#### [WHAT YOU WILL DO]
Lift out, unaltered, the lines of the material below between the line holding "own_mesh(piece)" and the line holding "FLOOR_DROP = 1.5", counting both.
────────
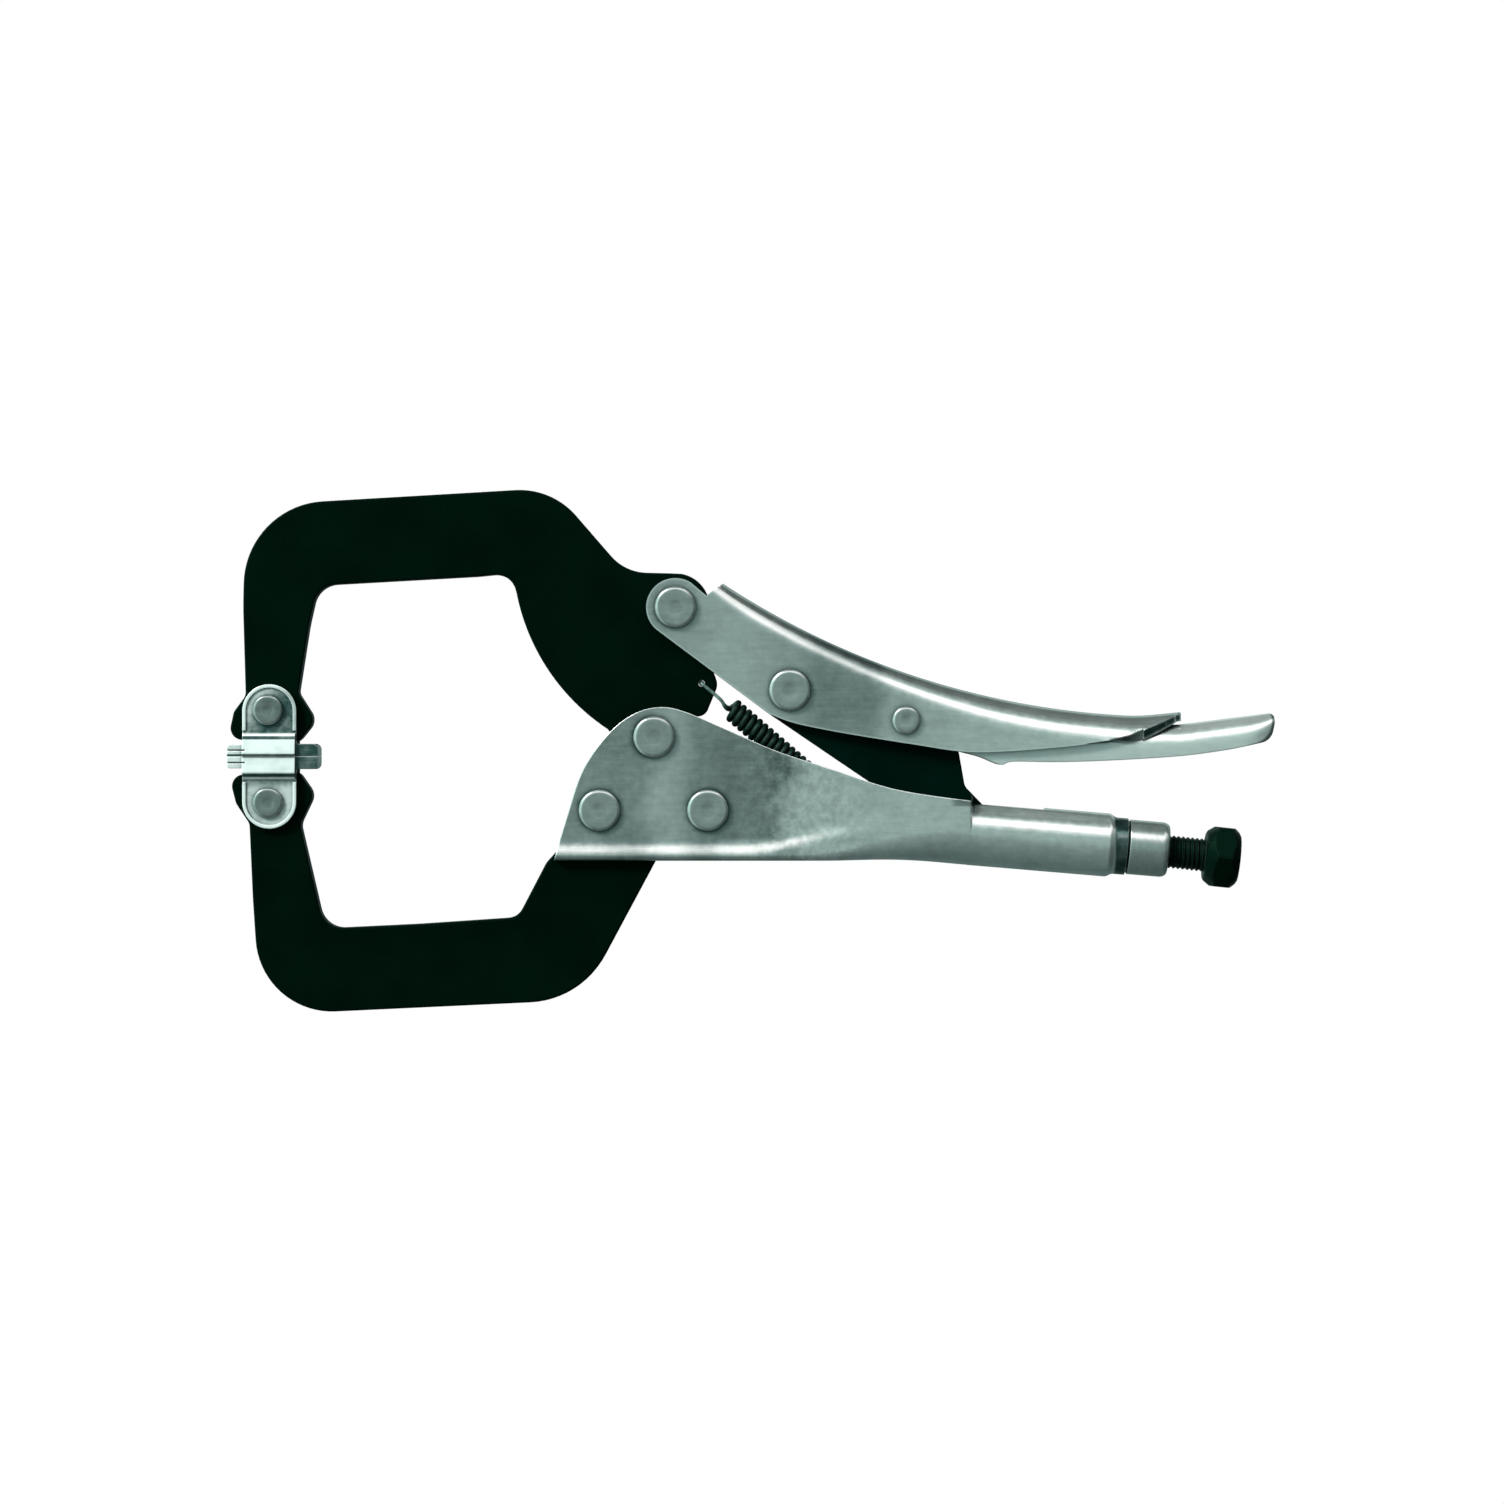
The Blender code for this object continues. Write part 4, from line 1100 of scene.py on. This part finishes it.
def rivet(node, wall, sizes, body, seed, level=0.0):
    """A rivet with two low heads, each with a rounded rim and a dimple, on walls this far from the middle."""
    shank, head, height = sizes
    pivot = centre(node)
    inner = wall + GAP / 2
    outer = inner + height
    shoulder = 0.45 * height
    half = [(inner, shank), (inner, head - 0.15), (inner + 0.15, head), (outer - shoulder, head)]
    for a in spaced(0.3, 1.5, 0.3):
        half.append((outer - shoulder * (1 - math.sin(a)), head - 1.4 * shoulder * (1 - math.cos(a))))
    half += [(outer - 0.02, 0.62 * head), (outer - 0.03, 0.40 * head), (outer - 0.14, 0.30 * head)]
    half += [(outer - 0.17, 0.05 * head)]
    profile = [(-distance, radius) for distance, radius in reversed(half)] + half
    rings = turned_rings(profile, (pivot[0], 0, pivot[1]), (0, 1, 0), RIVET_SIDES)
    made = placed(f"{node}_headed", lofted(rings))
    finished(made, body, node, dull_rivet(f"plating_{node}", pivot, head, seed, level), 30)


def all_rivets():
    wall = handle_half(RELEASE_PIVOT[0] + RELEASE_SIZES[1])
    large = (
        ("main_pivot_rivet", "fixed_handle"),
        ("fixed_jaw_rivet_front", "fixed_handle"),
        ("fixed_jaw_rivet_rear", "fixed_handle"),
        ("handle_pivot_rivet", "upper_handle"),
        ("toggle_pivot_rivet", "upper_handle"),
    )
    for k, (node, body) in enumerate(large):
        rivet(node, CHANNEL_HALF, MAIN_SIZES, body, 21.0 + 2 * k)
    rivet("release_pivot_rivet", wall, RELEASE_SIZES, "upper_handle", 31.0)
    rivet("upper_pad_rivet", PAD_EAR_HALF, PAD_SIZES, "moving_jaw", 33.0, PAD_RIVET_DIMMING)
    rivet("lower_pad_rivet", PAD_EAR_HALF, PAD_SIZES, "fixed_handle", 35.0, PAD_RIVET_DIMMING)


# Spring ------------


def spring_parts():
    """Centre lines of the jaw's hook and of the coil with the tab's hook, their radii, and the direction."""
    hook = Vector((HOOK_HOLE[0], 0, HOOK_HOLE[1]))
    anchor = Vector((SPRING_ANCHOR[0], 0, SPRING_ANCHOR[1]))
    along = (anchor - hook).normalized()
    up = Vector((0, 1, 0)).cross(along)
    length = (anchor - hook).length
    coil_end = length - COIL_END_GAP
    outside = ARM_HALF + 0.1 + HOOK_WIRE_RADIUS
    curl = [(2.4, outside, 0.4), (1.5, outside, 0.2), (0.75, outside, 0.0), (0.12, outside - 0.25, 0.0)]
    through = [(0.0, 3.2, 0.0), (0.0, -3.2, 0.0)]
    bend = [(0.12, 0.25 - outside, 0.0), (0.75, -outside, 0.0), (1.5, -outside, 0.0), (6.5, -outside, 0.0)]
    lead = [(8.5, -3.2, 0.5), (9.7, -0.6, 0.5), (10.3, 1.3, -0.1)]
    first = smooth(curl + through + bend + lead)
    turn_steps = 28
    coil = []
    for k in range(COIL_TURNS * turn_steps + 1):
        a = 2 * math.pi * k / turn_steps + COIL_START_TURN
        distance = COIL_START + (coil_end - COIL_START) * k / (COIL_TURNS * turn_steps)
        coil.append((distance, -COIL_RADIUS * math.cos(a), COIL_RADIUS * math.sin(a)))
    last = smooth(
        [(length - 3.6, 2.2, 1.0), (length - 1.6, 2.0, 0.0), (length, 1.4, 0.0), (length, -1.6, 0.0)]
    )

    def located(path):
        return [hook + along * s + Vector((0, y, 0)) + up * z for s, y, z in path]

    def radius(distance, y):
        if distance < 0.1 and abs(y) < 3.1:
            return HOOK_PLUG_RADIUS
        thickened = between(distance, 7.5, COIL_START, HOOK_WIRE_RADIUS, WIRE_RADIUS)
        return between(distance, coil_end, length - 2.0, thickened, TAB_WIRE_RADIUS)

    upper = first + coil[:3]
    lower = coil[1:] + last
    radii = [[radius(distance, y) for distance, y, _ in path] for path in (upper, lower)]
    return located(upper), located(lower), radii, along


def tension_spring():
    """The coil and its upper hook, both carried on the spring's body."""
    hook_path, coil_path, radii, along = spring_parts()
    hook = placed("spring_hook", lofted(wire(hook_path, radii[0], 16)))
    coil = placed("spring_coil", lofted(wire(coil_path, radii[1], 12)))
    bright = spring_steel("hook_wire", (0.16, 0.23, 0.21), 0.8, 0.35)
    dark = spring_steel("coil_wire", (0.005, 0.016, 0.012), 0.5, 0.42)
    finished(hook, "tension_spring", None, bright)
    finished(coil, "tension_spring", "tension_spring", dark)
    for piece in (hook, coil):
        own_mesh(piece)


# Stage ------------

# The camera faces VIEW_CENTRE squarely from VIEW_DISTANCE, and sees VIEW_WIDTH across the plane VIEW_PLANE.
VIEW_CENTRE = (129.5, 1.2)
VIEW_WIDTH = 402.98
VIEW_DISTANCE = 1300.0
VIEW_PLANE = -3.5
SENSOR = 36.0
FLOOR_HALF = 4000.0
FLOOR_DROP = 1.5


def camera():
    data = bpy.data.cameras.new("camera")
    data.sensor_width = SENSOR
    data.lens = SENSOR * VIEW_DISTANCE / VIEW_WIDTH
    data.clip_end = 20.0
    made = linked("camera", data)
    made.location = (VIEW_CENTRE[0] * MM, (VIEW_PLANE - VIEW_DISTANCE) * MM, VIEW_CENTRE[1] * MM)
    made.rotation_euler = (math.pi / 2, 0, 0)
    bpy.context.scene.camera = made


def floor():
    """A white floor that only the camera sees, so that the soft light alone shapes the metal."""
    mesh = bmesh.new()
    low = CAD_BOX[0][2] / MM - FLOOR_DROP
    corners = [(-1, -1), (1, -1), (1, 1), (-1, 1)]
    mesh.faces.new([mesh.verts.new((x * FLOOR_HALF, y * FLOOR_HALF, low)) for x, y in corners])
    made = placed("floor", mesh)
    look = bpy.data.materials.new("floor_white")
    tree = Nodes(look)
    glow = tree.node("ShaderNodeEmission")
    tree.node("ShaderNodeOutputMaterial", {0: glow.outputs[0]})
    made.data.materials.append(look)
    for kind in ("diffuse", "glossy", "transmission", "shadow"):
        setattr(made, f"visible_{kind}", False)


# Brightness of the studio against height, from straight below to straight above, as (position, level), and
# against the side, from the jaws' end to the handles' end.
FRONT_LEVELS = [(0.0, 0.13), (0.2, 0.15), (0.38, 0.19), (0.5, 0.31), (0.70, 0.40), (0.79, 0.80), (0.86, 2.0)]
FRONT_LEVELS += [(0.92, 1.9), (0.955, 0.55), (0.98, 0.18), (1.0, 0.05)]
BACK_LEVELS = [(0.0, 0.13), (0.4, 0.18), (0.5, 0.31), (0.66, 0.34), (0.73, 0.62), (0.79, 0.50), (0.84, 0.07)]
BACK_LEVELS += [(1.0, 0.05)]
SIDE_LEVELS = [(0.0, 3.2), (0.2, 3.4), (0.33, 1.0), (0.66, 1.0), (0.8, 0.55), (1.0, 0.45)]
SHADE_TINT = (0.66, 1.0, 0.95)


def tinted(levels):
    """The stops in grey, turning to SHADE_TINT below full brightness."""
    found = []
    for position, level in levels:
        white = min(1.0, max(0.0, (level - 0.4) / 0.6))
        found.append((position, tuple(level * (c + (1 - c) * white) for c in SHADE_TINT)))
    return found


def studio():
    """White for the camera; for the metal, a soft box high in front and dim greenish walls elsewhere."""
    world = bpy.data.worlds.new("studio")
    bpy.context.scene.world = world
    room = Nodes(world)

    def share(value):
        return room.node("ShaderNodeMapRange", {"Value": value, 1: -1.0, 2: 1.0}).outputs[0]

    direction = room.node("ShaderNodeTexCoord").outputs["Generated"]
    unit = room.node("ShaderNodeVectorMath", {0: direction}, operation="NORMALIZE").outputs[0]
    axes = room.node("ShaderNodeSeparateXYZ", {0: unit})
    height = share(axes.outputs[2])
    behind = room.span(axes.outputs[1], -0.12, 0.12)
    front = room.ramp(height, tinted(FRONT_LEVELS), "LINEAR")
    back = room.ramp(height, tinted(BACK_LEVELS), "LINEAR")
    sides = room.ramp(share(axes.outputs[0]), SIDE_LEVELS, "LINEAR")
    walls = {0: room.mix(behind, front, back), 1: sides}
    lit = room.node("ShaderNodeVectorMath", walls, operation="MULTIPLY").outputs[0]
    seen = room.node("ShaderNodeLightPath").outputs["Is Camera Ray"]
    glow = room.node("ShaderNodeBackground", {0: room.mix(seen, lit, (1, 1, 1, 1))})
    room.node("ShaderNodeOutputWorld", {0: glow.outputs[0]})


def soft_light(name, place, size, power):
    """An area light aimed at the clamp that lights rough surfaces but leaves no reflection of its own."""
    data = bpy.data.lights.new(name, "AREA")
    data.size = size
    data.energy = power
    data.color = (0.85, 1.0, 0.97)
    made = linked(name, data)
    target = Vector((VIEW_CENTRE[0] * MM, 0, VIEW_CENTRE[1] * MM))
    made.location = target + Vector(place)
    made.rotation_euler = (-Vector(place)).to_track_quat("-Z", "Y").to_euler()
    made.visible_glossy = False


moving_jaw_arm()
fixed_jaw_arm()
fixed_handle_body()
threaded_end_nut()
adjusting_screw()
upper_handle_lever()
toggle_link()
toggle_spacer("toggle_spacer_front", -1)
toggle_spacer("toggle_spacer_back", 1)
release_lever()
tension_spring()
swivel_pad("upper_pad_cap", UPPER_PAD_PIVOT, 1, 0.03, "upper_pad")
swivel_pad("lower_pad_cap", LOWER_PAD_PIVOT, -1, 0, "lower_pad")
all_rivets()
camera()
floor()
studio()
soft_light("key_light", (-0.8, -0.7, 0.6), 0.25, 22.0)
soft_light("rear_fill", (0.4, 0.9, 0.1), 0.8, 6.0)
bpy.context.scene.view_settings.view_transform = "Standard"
────────
#### [TASK OUTPUT]
        own_mesh(piece)


# Stage ------------

# The camera faces VIEW_CENTRE squarely from VIEW_DISTANCE, and sees VIEW_WIDTH across the plane VIEW_PLANE.
VIEW_CENTRE = (129.5, 1.2)
VIEW_WIDTH = 402.98
VIEW_DISTANCE = 1300.0
VIEW_PLANE = -3.5
SENSOR = 36.0
FLOOR_HALF = 4000.0
FLOOR_DROP = 1.5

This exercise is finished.